Ah, summer! Perhaps you have been enjoying the great outdoors, hiking through the lush forests of the Pacific Northwest, biking through the Appalachian wilderness, or relaxing in the backwoods of the deep South. Also, perhaps you forgot (or never learned) the old Boy Scout adage "leaves three - let it be, berries white - poisonous sight." A few days after your escapades maybe you returned home to find an itchy red rash spreading over your arms and legs. Blast! You just became another victim of urushiol!

The irritating chemicals in plants such as poison oak, poison ivy, and poison sumac are called urushiol oils, and collectively are part of a group of biologically active molecules called catechols. Figure 1 illustrates catechol, a benzenediol (or, if it pleases you, o-hydroxyphenol), which is the parent compound of all catechols, and heptadecylcatechol, the particular species found in poison oak. The catechols found in various plants generally vary only in the length of the hydrocarbon chain hanging off the benzene ring¹.

The oily catechol derivatives found in poisonous plants can be prepared through a variety of reactions and from a number of starting materials, the details of which will not concern us here. For those students studying organic chemistry we will say the following: one relatively straightforward approach (though perhaps not the most industrially practical) to preparing heptadecyl catechol is to begin with 3-bromo-benzene-1,2-diol, protect the hydroxyls, perform a Grignard-style synthesis, and deprotect the hydroxyls to give the desired product. In reality, however, researchers sometimes find it easier merely to purify the urushiol oils from plants.

Clearly, urushiol oils have a potent effect on biological systems (especially human skin and mucous membranes). As with all true allergies, the observed effect (itching, redness, pain, et cetera) are not a direct result of any damage caused by urushiol but by the immune response of the unlucky victim. Whenever a foreign substance enters a person, that person's immune system has cells that can detect the substance, recognize it as foreign, and recruit a microscopic retaliatory assult team. The most well-known response is the production of antibodies that bind to the substance and either inactivate it or flag it for destruction. However, additional responses include the secretion of speciality biomolecules such as pyrogens (which cause local heating of tissues or even full-scale fever) and prostaglandins (which are known, among other functions, to cause inflammation). The localized accumulation of these immune molecules in response to the presence of urushiol trigger the nasty allergic effects.

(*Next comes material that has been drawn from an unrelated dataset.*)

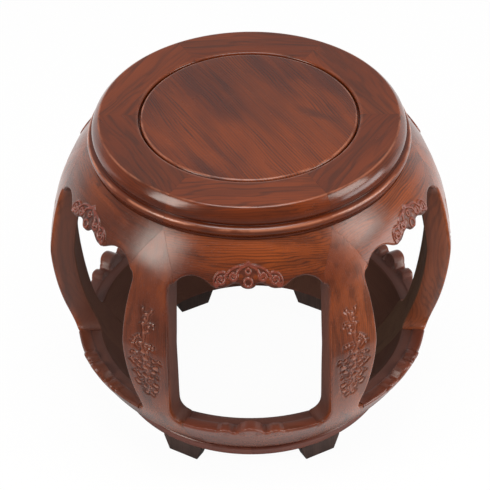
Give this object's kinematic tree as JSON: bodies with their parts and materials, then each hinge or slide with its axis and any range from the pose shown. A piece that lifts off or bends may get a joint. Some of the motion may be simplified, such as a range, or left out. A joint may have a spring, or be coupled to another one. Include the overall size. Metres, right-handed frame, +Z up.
{
  "type": "stool",
  "caption": "Round drum-shaped stool in polished reddish hardwood: framed seat, curved legs with windows between them, aprons, base ring and block feet",
  "frame": {"origin": "middle of the bottom, on the floor under the centre of the seat", "axes": "+Z up through the seat; -Y through the middle of one window; X across it"},
  "size_m": [0.478, 0.441, 0.4],
  "materials": {
    "panel_wood": "polished",
    "frame_wood": "polished",
    "leg_wood": "polished",
    "apron_wood": "polished",
    "ring_wood": "polished",
    "foot_wood": "matt",
    "inner_wood": "bare"
  },
  "bodies": {
    "root": {"seat_panel": "panel_wood", "seat_frame_1": "frame_wood", "seat_frame_2": "frame_wood", "seat_frame_3": "frame_wood", "seat_frame_4": "frame_wood", "seat_frame_5": "frame_wood", "seat_frame_6": "frame_wood", "leg_1": "leg_wood", "leg_2": "leg_wood", "leg_3": "leg_wood", "leg_4": "leg_wood", "leg_5": "leg_wood", "leg_6": "leg_wood", "upper_apron_1": "apron_wood", "upper_apron_2": "apron_wood", "upper_apron_3": "apron_wood", "upper_apron_4": "apron_wood", "upper_apron_5": "apron_wood", "upper_apron_6": "apron_wood", "lower_apron_1": "apron_wood", "lower_apron_2": "apron_wood", "lower_apron_3": "apron_wood", "lower_apron_4": "apron_wood", "lower_apron_5": "apron_wood", "lower_apron_6": "apron_wood", "base_ring_1": "ring_wood", "base_ring_2": "ring_wood", "base_ring_3": "ring_wood", "base_ring_4": "ring_wood", "base_ring_5": "ring_wood", "base_ring_6": "ring_wood", "foot_1": "foot_wood", "foot_2": "foot_wood", "foot_3": "foot_wood", "foot_4": "foot_wood", "foot_5": "foot_wood", "foot_6": "foot_wood", "seat_batten_1": "inner_wood", "seat_batten_2": "inner_wood", "frame_key_1": "inner_wood", "frame_key_2": "inner_wood", "frame_key_3": "inner_wood", "frame_key_4": "inner_wood", "frame_key_5": "inner_wood", "frame_key_6": "inner_wood", "ring_key_1": "inner_wood", "ring_key_2": "inner_wood", "ring_key_3": "inner_wood", "ring_key_4": "inner_wood", "ring_key_5": "inner_wood", "ring_key_6": "inner_wood"}
  },
  "joints": []
}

Urushiol oils are particularly difficult to remove by conventional means (such as washing with water) due both the their lack of polarity (read: water insolubility) and affinity for cell membranes (which largely consist of molecules known as phospholipids which distantly resemble urushiol oils). Hence the oils can be quickly absorbed into the skin and prove impossible to remove even with thorough washing.

As the final rub (no pun intended) catechols are known to be prone to oxidation to related species known as quinones (interesting in their own right and probably deserving of a future Molecule of the Week page). Quinones are significantly more reactive than catechols (due to a disruption of the benzene ring and introduction of carbonyl² groups), and can react with proteins in cells to cause additional problems beyond the basic immune response.